Raipur is a village in Akhand Nagar block of Kadipur tehsil in Sultanpur district, Uttar Pradesh, India. As of 2011, it has a population of 1,738 people, in 307 households. It has one primary school and no healthcare facilities and it does not host a regular market or a weekly haat. It belongs to the nyaya panchayat of Sajampur.

The 1951 census recorded Raipur as comprising 1 hamlet, with a total population of 690 people (365 male and 325 female), in 132 households and 122 physical houses. The area of the village was given as 673 acres. 46 residents were literate, 44 male and 2 female. The village was listed as belonging to the pargana of Aldemau and the thana of Dostpur.

The 1961 census recorded Raipur as comprising 3 hamlets, with a total population of 768 people (371 male and 397 female), in 142 households and 133 physical houses.
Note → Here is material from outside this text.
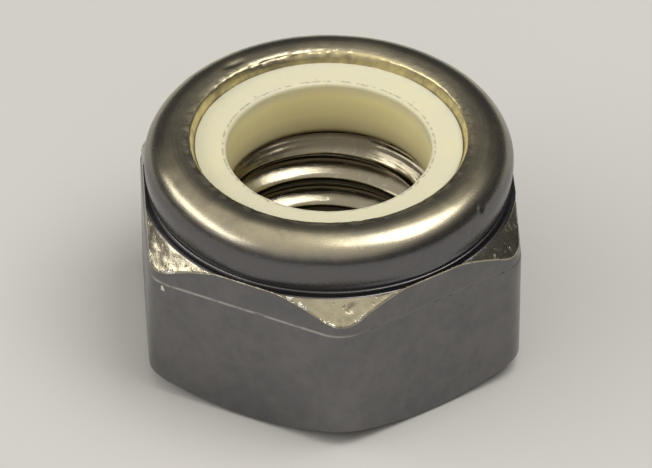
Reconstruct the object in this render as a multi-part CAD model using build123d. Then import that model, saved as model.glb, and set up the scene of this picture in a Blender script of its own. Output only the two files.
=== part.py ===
from build123d import *
import math
import os

# Nylon insert lock nut, M8 x 1.25. Millimetres, +Z up.
# Origin: centre of the bearing face. +Z runs up the thread towards the insert.
# The hexagon has corners on +X and -X, and flats that face +Y and -Y.
# Two pieces: the steel nut, whose collar is rolled in over the insert, and the
# nylon ring that the collar grips.

# ---- hexagon ---------------------------------------------------------------
across_flats = 13.0
corner_rounding = 1.3          # soft vertical corners of a cold-headed blank
nut_height = 8.0               # bearing face to the top of the crown
collar_height = 2.0            # top of the crown down to the shoulder
shoulder_width = 0.30          # flat ring between the collar and the corner facets
upper_cone_angle = 47.0        # fall of the upper corner facets, degrees
bearing_inset = 0.15           # edge of the bearing face, inside the flats
lower_cone_angle = 32.0        # rise of the lower corner facets, degrees
parting_drop = 1.15            # shoulder down to the faint die line across each flat
parting_step = 0.05            # how far the band above that line stands back

# ---- thread ----------------------------------------------------------------
thread_diameter = 8.0
thread_pitch = 1.25
mouth_clearance = 0.25         # thread mouths, outside the thread's major radius
mouth_angle = 30.0             # rise of both thread mouths, degrees

# ---- rolled collar ---------------------------------------------------------
collar_inset = 0.05            # widest part of the collar, inside the flats
collar_wall = 0.85             # wall beside the insert and over it
neck_inset = 0.20              # foot of the collar, inside its widest part
neck_fillet = 0.12
crown_radius = 1.05            # outer roll of the crown
lip_reach = 0.59               # from the top of the crown in to the edge of the lip
lip_drop = 0.06                # how far the lip's edge lies below the top of the crown
lip_lean = 18.0                # end face of the wall, leaning in over the insert, degrees
lip_edge = 0.05                # softened edge of the lip
cavity_bevel = 0.20            # inside corner under the crown

# ---- insert ----------------------------------------------------------------
seat_depth = 2.7               # top of the crown down to the shelf that the insert lies on
lip_stand = 0.35               # how far the lip's edge stands above the insert's outer rim
insert_dish = 0.11             # fall of the insert's top from its outer rim to its bore
insert_bore_radius = 3.55
insert_bevel = 0.15            # broken edges of the insert's bore
insert_clearance = 0.01        # between the insert and the wall that grips it

# ---- worked out from the sizes above ---------------------------------------
half_flats = across_flats / 2
half_corners = half_flats / math.cos(math.radians(30))
bearing_radius = half_flats - bearing_inset
major_radius = thread_diameter / 2
minor_radius = major_radius - 5 / 8 * math.sqrt(3) / 2 * thread_pitch
mouth_radius = major_radius + mouth_clearance
shoulder_height = nut_height - collar_height
parting_height = shoulder_height - parting_drop
seat_height = nut_height - seat_depth
collar_radius = half_flats - collar_inset
neck_radius = collar_radius - neck_inset
shoulder_radius = neck_radius + shoulder_width
crown_middle = (collar_radius - crown_radius, nut_height)
collar_side = (collar_radius, nut_height - crown_radius)
collar_foot = (neck_radius, shoulder_height)
lip_point = (crown_middle[0] - lip_reach, nut_height - lip_drop)
insert_top = lip_point[1] - lip_stand
cavity_radius = collar_radius - collar_wall
cavity_roof = nut_height - collar_wall

DOWN, INWARD, OUTWARD = (0, -1), (-1, 0), (1, 0)
SEATED = (Align.CENTER, Align.CENTER, Align.MIN)


def slope(run, angle):
    """Height gained over a run by a cone that leaves a level face at an angle."""
    return run * math.tan(math.radians(angle))


def lip_face_radius(height):
    """Radius of the collar's end face, which leans in over the insert below the lip's edge."""
    return lip_point[0] - (lip_point[1] - height) * math.tan(math.radians(lip_lean))


def outline(*lines):
    """Face in the X-Y plane, where X is a radius and Y a height, from closed lines."""
    return make_face([edge for line in lines for edge in line.edges()])


def turned(face):
    """Solid turned about Z from a face of radii and heights."""
    return revolve(Plane.XZ * face, Axis.Z)


def trimmed(face, point, cut, amount):
    """Cut the corner of a face that lies at this point, by fillet or by chamfer."""
    corner = face.vertices().sort_by_distance((*point, 0))[0]
    return cut(corner, amount)


def hexagon(flats, bottom, top):
    """Hexagonal prism with soft corners, between two heights."""
    sketch = Plane.XY.offset(bottom) * RegularPolygon(flats / 2, 6, major_radius=False)
    prism = extrude(sketch, top - bottom)
    return fillet(prism.edges().filter_by(Axis.Z), corner_rounding)


def bar():
    """What the nut is cut from: a hexagon with its die line, round above the shoulder."""
    lower = hexagon(across_flats, 0, parting_height)
    upper = hexagon(across_flats - 2 * parting_step, parting_height, shoulder_height)
    collar = Cylinder(half_corners, nut_height - shoulder_height, align=SEATED)
    return lower + upper + Pos(0, 0, shoulder_height) * collar


def turned_outside():
    """Outline of the nut's outside: both corner cones, shoulder, neck, crown and lip."""
    reach = half_corners + 1
    face = outline(
        Polyline(
            (0, lip_point[1]),
            (0, 0),
            (bearing_radius, 0),
            (reach, slope(reach - bearing_radius, lower_cone_angle)),
            (reach, shoulder_height - slope(reach - shoulder_radius, upper_cone_angle)),
            (shoulder_radius, shoulder_height),
            collar_foot,
        ),
        TangentArc(collar_side, collar_foot, tangent=DOWN),
        TangentArc(crown_middle, collar_side, tangent=OUTWARD),
        TangentArc(crown_middle, lip_point, tangent=INWARD),
        Line(lip_point, (0, lip_point[1])),
    )
    return trimmed(face, collar_foot, fillet, neck_fillet)


def insert_room(gap, inner_radius, top, dish=0):
    """Outline of the space round the insert, drawn in by a gap from its walls."""
    wall = cavity_radius - gap
    roof = cavity_roof - gap
    face = outline(Polyline(
        (inner_radius, seat_height),
        (wall, seat_height),
        (wall, roof),
        (lip_face_radius(roof) - gap, roof),
        (lip_face_radius(top) - gap, top),
        (inner_radius, top - dish),
        close=True,
    ))
    return trimmed(face, (wall, roof), chamfer, cavity_bevel)


def thread_hole():
    """Outline of the hole at the thread's minor diameter, opened out at both mouths."""
    mouth = slope(mouth_radius - minor_radius, mouth_angle)
    return outline(Polyline(
        (0, 0),
        (mouth_radius, 0),
        (minor_radius, mouth),
        (minor_radius, seat_height - mouth),
        (mouth_radius, seat_height),
        (0, seat_height),
        close=True,
    ))


def nut_body():
    """Steel nut: hexagon, thread hole and the collar rolled in over its cavity."""
    section = turned_outside() - thread_hole() - insert_room(0, 0, nut_height)
    return turned(trimmed(section, lip_point, fillet, lip_edge)) & bar()


def nylon_insert():
    """Nylon ring on its shelf, dished on top, its outer rim held down under the crown."""
    section = insert_room(insert_clearance, insert_bore_radius, insert_top, insert_dish)
    for height in (seat_height, insert_top - insert_dish):
        section = trimmed(section, (insert_bore_radius, height), chamfer, insert_bevel)
    return turned(section)


def main():
    """Write one STEP file for each piece."""
    os.makedirs("parts", exist_ok=True)
    for node, shape in (("nut_body", nut_body()), ("nylon_insert", nylon_insert())):
        export_step(shape, f"parts/{node}.step")
        size = shape.bounding_box().size
        print(f"{node}: {size.X:.3f} x {size.Y:.3f} x {size.Z:.3f} mm, {shape.volume:.2f} mm3")


if __name__ == "__main__":
    main()
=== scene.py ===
"""Nylon insert lock nut: the steel nut with its cut thread and rolled collar, and the nylon ring in it.

Every length below is in millimetres, and MM turns it into metres. The frame is the CAD part's own: the origin
is the centre of the bearing face and +Z runs up the thread.
"""

import logging
import math
from dataclasses import dataclass, field
from enum import Enum
from functools import cached_property, reduce
from typing import Callable, Optional, Sequence, Union

import bpy
import numpy as np
from mathutils import Matrix, Vector


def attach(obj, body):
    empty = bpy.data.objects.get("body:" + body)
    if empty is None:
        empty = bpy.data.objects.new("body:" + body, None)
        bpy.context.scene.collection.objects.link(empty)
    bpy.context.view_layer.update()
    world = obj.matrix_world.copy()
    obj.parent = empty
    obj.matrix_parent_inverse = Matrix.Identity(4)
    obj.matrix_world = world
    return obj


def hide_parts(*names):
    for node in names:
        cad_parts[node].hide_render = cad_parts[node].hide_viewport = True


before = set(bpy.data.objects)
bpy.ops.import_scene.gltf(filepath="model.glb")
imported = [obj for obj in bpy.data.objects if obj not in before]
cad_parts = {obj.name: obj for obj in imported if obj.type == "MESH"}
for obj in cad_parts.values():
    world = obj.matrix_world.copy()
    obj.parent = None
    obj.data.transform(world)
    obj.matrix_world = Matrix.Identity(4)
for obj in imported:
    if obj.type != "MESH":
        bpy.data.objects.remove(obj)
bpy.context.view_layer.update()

MM = 0.001
PICTURE_WIDTH = 652
SENSOR_WIDTH = 36.0
# Pale colour for painted highlights and glints on the steel.
PAINTED_GLINT = (0.94, 0.91, 0.84)
# Dark brown for painted shade in the thread.
PAINTED_SHADE = (0.045, 0.032, 0.015)
LOG = logging.getLogger("lock_nut")

Pair = tuple[float, float]
Colour = tuple[float, float, float]
Point = tuple[float, float, float]
Term = Union["Wire", float, Sequence[float]]


# ---- shader arithmetic ----


def operator(operation: str, turned: bool = False) -> Callable[["Wire", Term], "Wire"]:
    """Make an operator of Wire: a Math node, or Vector Math where either term is a vector.

    Args:
        operation: Name that both kinds of node give to the operation.
        turned: Whether the other term is the left-hand one.

    Returns:
        The operator.
    """

    def join(wire: "Wire", other: Term) -> "Wire":
        """Join a wire and another term."""
        terms = (other, wire) if turned else (wire, other)
        numbers = all(term.socket.type == "VALUE" for term in terms if isinstance(term, Wire))
        kind = "ShaderNodeMath" if numbers else "ShaderNodeVectorMath"
        return wire.bench.node(kind, {"operation": operation}, dict(enumerate(terms)))

    return join


class Wire:
    """One output of a material's nodes, which takes part in Python expressions."""

    def __init__(self, bench: "Bench", socket: bpy.types.NodeSocket) -> None:
        """Keep the socket and the bench that it belongs to."""
        self.bench = bench
        self.socket = socket

    __add__, __radd__ = operator("ADD"), operator("ADD", turned=True)
    __sub__, __rsub__ = operator("SUBTRACT"), operator("SUBTRACT", turned=True)
    __mul__, __rmul__ = operator("MULTIPLY"), operator("MULTIPLY", turned=True)
    __truediv__, __rtruediv__ = operator("DIVIDE"), operator("DIVIDE", turned=True)
    largest = operator("MAXIMUM")

    def ramp(self, low: float, high: float) -> "Wire":
        """Smooth step from 0 to 1 between two values.

        Args:
            low: Value that gives 0.
            high: Value that gives 1. It may lie below low, which turns the step round.

        Returns:
            A number from 0 to 1.
        """
        settings = {"interpolation_type": "SMOOTHSTEP"}
        return self.bench.node("ShaderNodeMapRange", settings, {"Value": self, "From Min": low, "From Max": high})

    def function(self, operation: str) -> "Wire":
        """A Math operation on this number alone, such as SQRT or ABSOLUTE."""
        return self.bench.node("ShaderNodeMath", {"operation": operation}, {0: self})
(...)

The area of the village was given as 673 acres.

The 1981 census recorded Raipur as having a population of 1,111 people, in 186 households, and having an area of 272.77 hectares. The main staple foods were listed as wheat and rice.
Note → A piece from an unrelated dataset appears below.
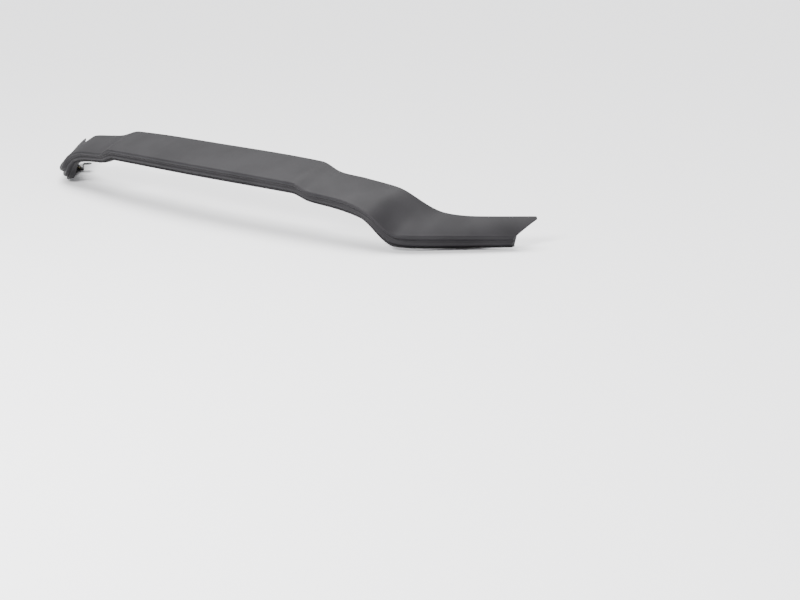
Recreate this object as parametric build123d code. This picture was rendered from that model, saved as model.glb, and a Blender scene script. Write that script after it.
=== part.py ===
"""Hood bug deflector: a moulded shield over a hood's front edge, with the hardware that holds it.

Millimetres. X runs across the hood, +Y to the rear, +Z up. The shield is symmetric about X = 0.
The origin is midway between the open holes of the two inner brackets, on the underside of their
upper legs.
"""
from build123d import *
from bisect import bisect_right
from math import atan2, cos, degrees, hypot, radians, sin
import os

# Half the shield's width, measured along its rear edge
half_width = 862.0

# The shield's three long edges, as stations from the centre out. Each is how far across, how far
# behind the middle of the crease, and how far above it. They are drawn for the width of the last
# rear station, and stretch across with half_width.
crease_stations = [
    (0, 0, -1), (345, 16, -6), (395, 21, -23), (490, 31, -30), (565, 41, -52), (640, 66, -102),
    (735, 145, -105), (839, 254, -110),
]
lip_stations = [
    (0, 18, -29), (338, 33, -32), (390, 38, -46), (470, 46, -54), (540, 55, -68), (624, 84, -130),
    (722, 172, -135), (829, 270, -135),
]
rear_stations = [
    (0, 116, 41), (348, 131, 34), (413, 126, 17), (482, 146, 6), (573, 154, -5), (686, 189, -57),
    (750, 240, -66), (862, 336, -67),
]
# A section stands wherever a long edge has turned this many degrees since the last one, or at the
# longest step. They run on past the end, which is then cut off.
section_turn = 9.0
section_step = 1.0
section_longest = 90.0
past_end = 40.0
end_radius = 4.0

# The section: a crowned face and a tight crease, then down the lip a cove, a bead, a groove and a
# sharp trimmed rim, and the flange that turns in under it. A place down the lip is a share of its
# tuck and of its drop.
wall = 3.0
face_crown = 3.0
crease_forward = 4.4
crease_up = 1.8
cove = (0.44, 0.30)
bead = (0.32, 0.66)
groove = (0.90, 0.86)
rim = (0.80, 1.0)
crease_radius = 5.0
cove_radius = 3.0
bead_radius = 5.0
flange_depth = 12.0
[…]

The 1991 census recorded Raipur (as "Raypur") as having a total population of 1,399 people (710 male and 689 female), in 320 households and 286 physical houses. The area of the village was listed as 270.01 hectares. Members of the 0-6 age group numbered 294, or 21% of the total; this group was 49% male (144) and 51% female (150). Members of scheduled castes numbered 676, or 48% of the village's total population, while no members of scheduled tribes were recorded. The literacy rate of the village was 32% (247 men and 107 women, counting only people age 7 and up). 494 people were classified as main workers (332 men and 162 women), while 32 people were classified as marginal workers (all women); the remaining 873 residents were non-workers. The breakdown of main workers by employment category was as follows: 299 cultivators (i.e. people who owned or leased their own land); 187 agricultural labourers (i.e. people who worked someone else's land in return for payment); 0 workers in livestock, forestry, fishing, hunting, plantations, orchards, etc.; 0 in mining and quarrying; 0 household industry workers; 0 workers employed in other manufacturing, processing, service, and repair roles; 0 construction workers; 1 employed in trade and commerce; 0 employed in transport, storage, and communications; and 7 in other services.